I think there's a lot of substance to those complaints, and I frequently make such complaints myself. The problem is I don't trust government to make things better. Government is itself a monopolist which seeks to place its products in a uniquely priviledged position. Hence, putting government in charge of curbing monopoly power is putting the fox (no pun intended) in charge of the henhouse.

blatham wrote:
Dick Cheney gave a speech saying he didn't watch network news other than Fox, which, he said his experience showed, gave the most truthful rendition of things.

So Dick Cheney's has a different idea of what a good news channel is than you and I do -- and acted on this idea. What's the problem?

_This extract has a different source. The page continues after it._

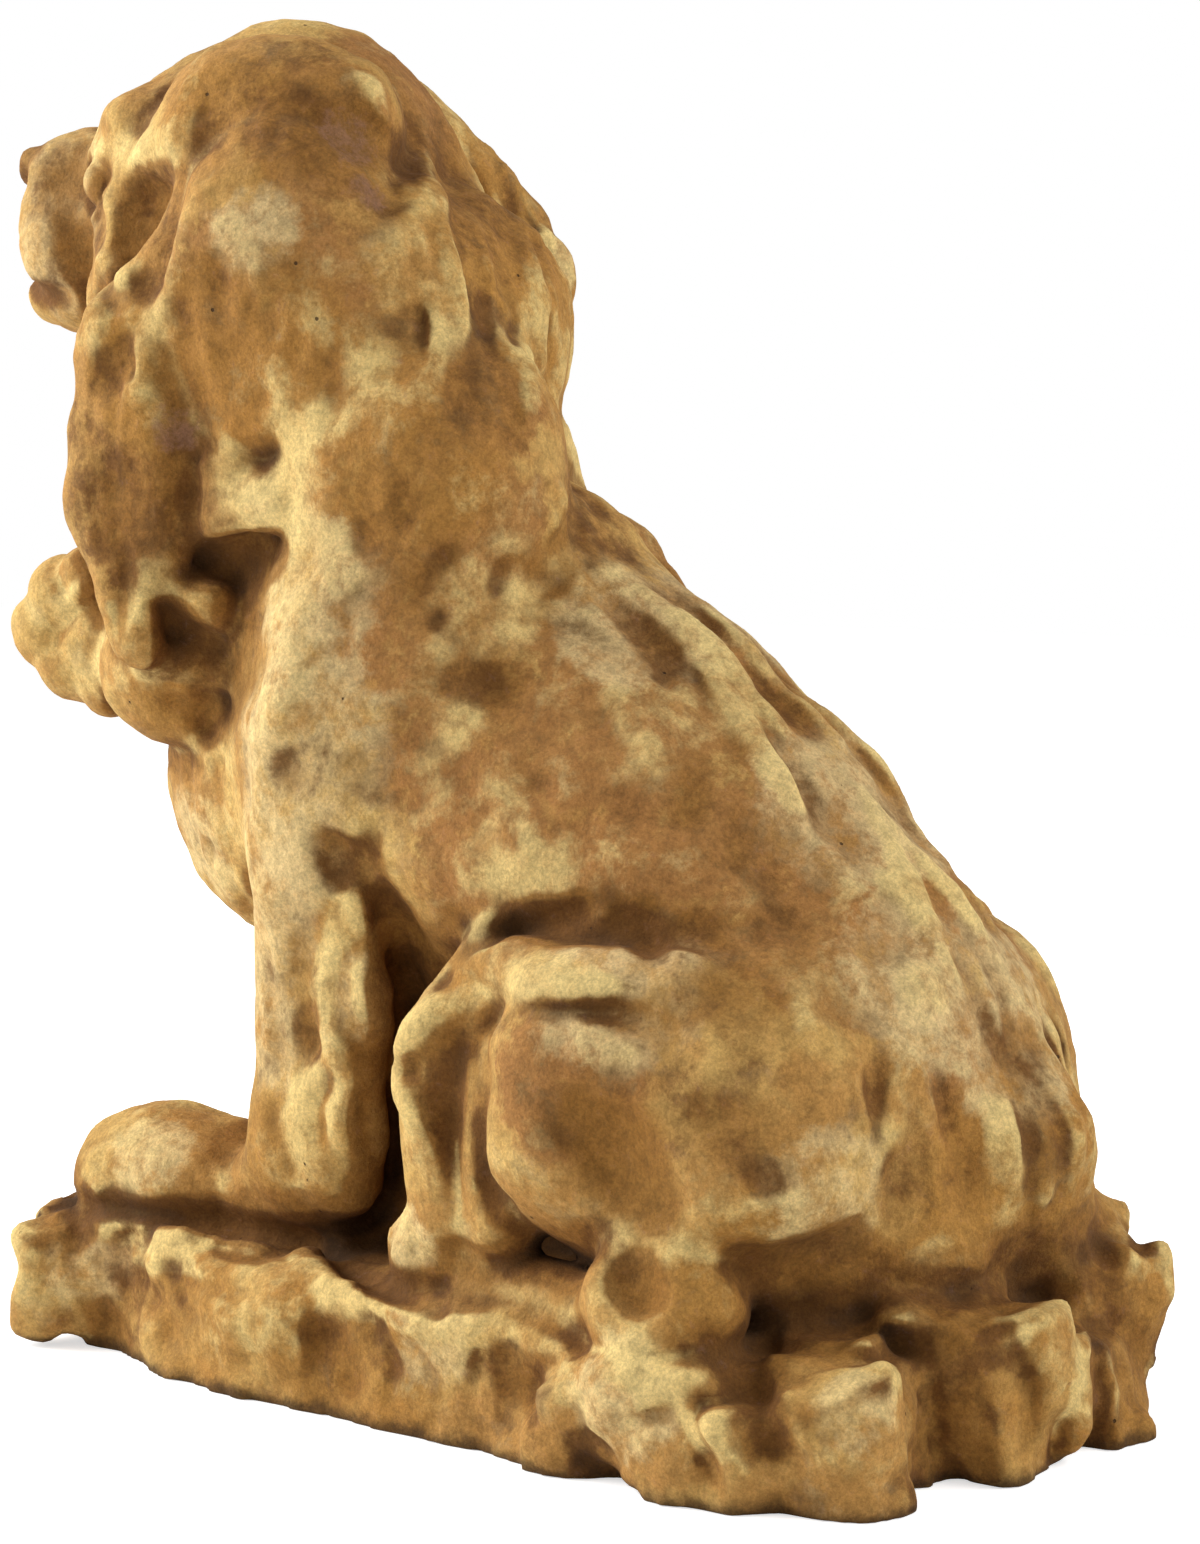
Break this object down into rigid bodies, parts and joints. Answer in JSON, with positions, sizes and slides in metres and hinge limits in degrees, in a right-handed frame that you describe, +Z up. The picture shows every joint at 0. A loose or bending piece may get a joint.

How did that infringe on our right to ignore Fox?

blatham wrote:
But, when you get to Alterman's book, you'll get a notion of how much money and design lies behind Republican/conservative moves to control TV, radio and print press, precisely because of their priviledged postion and influence.

Now the question is, does government regulation of the press help or hurt this trend? From where I sit, it looks as though American legislators are using government power to strengthen conservative media monopolies, and I don't like it. But these are precisely the institutions you defend -- except that they're run by people you disagree with.

blatham wrote:
Picking a morning paper to read, when your options are Pravda One, Pravda Two, Pravda Three and Pravda Four, isn't much of a choice.

1) Pravda used to be a government sponsored newspaper, and the government sponsoring it gave it a lot of what you call "cultural protection". Especially against capitalist foreign media like the (to its mind) ultra-conservative "Voice of America".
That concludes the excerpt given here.